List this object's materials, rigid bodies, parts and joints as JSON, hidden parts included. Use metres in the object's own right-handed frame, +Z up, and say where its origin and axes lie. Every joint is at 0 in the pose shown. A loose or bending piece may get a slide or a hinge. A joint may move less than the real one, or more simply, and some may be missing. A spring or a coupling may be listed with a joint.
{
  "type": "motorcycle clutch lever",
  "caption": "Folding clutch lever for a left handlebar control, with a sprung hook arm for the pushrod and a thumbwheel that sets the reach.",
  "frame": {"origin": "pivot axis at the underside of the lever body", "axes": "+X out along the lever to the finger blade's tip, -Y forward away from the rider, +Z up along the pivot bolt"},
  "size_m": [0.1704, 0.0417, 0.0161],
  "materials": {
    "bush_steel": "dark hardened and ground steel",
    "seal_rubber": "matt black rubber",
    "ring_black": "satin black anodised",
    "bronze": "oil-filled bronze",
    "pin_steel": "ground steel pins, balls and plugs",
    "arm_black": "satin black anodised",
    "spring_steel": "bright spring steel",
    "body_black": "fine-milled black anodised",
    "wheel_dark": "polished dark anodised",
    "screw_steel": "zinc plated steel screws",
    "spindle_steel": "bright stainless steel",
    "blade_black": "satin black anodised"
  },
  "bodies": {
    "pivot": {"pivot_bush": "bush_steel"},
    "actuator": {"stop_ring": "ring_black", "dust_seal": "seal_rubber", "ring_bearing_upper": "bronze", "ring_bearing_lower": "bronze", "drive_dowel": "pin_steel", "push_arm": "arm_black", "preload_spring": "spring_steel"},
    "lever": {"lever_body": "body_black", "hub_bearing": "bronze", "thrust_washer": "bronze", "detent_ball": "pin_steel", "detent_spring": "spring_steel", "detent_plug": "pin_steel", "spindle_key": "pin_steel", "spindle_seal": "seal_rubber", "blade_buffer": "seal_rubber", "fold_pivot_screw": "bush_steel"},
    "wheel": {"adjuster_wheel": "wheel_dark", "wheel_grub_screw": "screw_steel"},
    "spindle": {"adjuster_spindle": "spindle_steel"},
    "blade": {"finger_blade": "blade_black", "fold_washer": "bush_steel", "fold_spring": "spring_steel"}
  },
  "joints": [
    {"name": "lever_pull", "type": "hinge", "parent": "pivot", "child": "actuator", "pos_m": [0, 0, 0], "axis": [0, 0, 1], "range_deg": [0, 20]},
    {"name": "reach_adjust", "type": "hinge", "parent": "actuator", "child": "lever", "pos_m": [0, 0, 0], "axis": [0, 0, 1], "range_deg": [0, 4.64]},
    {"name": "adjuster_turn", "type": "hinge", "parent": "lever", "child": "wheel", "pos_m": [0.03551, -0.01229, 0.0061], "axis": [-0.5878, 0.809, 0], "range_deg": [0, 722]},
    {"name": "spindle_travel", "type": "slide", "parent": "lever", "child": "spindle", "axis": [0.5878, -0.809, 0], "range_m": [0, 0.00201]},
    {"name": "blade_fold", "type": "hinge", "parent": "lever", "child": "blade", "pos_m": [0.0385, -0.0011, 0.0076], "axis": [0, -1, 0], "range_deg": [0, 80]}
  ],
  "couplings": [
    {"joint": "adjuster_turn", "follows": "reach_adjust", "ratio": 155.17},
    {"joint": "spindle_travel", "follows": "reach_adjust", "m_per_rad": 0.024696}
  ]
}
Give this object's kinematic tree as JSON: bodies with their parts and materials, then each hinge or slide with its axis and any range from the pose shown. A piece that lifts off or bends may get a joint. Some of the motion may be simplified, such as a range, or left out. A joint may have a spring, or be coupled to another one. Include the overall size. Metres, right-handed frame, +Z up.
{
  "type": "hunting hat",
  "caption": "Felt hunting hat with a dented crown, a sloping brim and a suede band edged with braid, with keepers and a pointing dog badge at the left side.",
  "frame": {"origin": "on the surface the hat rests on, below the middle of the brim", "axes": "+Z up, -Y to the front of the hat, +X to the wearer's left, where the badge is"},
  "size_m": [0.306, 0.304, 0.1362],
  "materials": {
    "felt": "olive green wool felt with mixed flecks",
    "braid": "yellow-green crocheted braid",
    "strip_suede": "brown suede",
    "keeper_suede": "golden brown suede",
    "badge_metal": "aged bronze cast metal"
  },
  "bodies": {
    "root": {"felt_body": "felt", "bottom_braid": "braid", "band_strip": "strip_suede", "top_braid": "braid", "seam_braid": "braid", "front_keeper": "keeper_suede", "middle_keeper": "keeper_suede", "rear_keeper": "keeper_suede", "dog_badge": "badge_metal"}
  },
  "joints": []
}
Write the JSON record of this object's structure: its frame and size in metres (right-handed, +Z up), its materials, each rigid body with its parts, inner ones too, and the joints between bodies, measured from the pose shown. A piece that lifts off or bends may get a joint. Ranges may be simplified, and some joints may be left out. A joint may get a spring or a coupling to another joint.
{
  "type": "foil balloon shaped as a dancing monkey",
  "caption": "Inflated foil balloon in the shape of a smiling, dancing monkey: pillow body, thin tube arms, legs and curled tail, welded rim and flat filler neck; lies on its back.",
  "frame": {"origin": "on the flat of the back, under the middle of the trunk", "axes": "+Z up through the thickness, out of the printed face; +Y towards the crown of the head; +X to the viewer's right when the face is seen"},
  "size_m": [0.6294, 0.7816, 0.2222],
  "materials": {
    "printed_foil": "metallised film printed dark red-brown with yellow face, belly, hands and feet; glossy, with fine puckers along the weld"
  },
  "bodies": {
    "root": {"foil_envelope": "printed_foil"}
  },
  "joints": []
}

------

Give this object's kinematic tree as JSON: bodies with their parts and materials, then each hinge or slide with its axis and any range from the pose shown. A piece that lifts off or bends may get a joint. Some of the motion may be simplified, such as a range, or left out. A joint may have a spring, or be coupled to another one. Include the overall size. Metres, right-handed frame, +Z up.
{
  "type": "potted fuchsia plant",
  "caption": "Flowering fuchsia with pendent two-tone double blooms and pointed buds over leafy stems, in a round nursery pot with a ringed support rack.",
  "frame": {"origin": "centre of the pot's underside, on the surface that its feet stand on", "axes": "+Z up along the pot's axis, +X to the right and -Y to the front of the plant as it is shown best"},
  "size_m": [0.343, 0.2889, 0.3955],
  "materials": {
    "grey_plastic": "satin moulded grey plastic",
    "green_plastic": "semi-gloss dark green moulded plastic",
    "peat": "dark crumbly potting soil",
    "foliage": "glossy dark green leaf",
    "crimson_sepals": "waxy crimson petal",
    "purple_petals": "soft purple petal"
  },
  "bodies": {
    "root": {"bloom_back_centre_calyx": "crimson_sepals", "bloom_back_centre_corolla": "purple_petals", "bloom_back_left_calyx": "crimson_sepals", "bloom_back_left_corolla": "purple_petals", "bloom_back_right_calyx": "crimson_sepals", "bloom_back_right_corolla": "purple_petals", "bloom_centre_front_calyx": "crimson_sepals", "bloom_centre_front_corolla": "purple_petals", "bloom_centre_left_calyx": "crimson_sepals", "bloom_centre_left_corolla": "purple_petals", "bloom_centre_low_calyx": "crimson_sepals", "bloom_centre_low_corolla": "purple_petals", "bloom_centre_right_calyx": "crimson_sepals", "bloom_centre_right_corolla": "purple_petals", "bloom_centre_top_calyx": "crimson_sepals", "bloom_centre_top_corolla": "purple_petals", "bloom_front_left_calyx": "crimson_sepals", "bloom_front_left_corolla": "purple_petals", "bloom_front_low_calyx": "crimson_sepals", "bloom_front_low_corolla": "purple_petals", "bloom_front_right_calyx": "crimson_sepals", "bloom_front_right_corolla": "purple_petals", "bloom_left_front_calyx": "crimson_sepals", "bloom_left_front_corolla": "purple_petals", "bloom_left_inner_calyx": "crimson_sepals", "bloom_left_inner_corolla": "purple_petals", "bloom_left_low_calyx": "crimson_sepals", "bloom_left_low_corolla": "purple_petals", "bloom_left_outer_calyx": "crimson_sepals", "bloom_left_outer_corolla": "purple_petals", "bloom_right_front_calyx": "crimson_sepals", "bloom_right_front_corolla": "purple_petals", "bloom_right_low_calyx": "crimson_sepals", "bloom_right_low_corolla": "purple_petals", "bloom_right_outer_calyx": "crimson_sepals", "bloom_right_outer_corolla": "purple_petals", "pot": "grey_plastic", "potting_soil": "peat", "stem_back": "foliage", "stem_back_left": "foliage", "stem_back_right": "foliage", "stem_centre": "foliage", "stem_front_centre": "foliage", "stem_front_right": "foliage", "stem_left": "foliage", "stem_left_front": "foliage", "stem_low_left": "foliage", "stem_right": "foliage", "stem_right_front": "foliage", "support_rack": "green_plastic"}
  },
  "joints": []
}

------

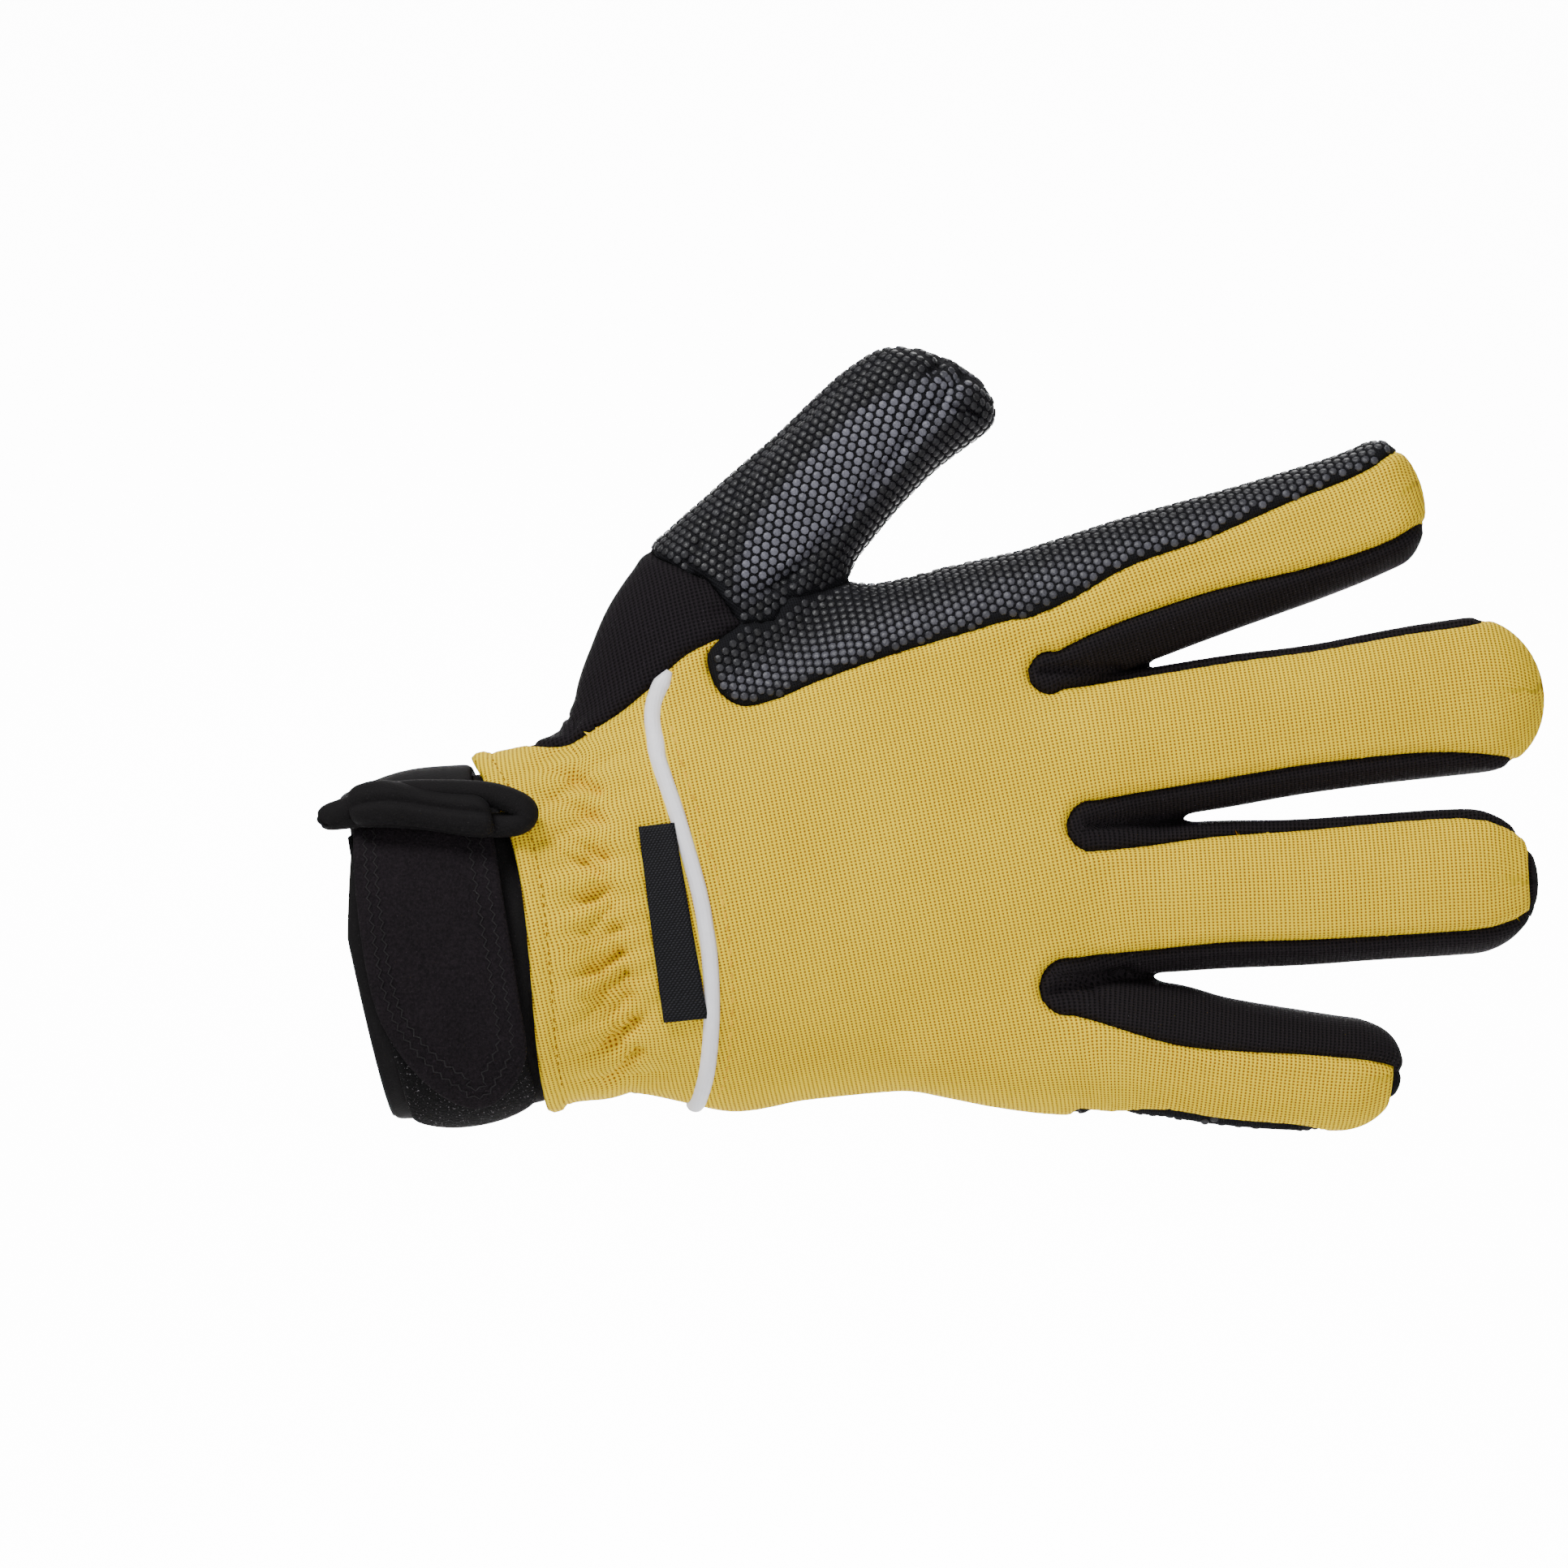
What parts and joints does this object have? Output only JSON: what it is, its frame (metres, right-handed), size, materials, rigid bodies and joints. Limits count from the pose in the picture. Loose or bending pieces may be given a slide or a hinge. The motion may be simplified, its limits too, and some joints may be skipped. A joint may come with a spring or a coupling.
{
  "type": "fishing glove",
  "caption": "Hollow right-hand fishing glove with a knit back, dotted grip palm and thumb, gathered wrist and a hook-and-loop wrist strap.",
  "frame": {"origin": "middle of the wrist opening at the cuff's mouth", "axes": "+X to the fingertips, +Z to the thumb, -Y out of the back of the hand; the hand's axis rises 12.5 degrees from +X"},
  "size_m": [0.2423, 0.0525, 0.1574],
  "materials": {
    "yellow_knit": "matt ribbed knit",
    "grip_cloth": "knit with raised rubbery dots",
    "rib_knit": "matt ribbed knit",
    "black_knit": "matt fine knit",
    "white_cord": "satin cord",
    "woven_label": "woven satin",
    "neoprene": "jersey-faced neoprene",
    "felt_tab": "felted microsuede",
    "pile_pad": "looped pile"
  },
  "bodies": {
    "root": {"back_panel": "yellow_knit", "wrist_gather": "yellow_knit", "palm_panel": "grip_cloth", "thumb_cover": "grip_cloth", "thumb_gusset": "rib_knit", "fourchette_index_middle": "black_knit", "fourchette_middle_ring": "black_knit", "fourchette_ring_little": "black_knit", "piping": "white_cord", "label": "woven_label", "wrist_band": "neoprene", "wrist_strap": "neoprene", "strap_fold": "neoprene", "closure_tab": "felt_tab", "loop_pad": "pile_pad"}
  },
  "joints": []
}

------

- [Work to be completed]
Extract lines where the string "this" occurs.

- [Worked solution]
List this object's materials, rigid bodies, parts and joints as JSON, hidden parts included. Use metres in the object's own right-handed frame, +Z up, and say where its origin and axes lie. Every joint is at 0 in the pose shown. A loose or bending piece may get a slide or a hinge. A joint may move less than the real one, or more simply, and some may be missing. A spring or a coupling may be listed with a joint.
Give this object's kinematic tree as JSON: bodies with their parts and materials, then each hinge or slide with its axis and any range from the pose shown. A piece that lifts off or bends may get a joint. Some of the motion may be simplified, such as a range, or left out. A joint may have a spring, or be coupled to another one. Include the overall size. Metres, right-handed frame, +Z up.
Write the JSON record of this object's structure: its frame and size in metres (right-handed, +Z up), its materials, each rigid body with its parts, inner ones too, and the joints between bodies, measured from the pose shown. A piece that lifts off or bends may get a joint. Ranges may be simplified, and some joints may be left out. A joint may get a spring or a coupling to another joint.
Give this object's kinematic tree as JSON: bodies with their parts and materials, then each hinge or slide with its axis and any range from the pose shown. A piece that lifts off or bends may get a joint. Some of the motion may be simplified, such as a range, or left out. A joint may have a spring, or be coupled to another one. Include the overall size. Metres, right-handed frame, +Z up.
What parts and joints does this object have? Output only JSON: what it is, its frame (metres, right-handed), size, materials, rigid bodies and joints. Limits count from the pose in the picture. Loose or bending pieces may be given a slide or a hinge. The motion may be simplified, its limits too, and some joints may be skipped. A joint may come with a spring or a coupling.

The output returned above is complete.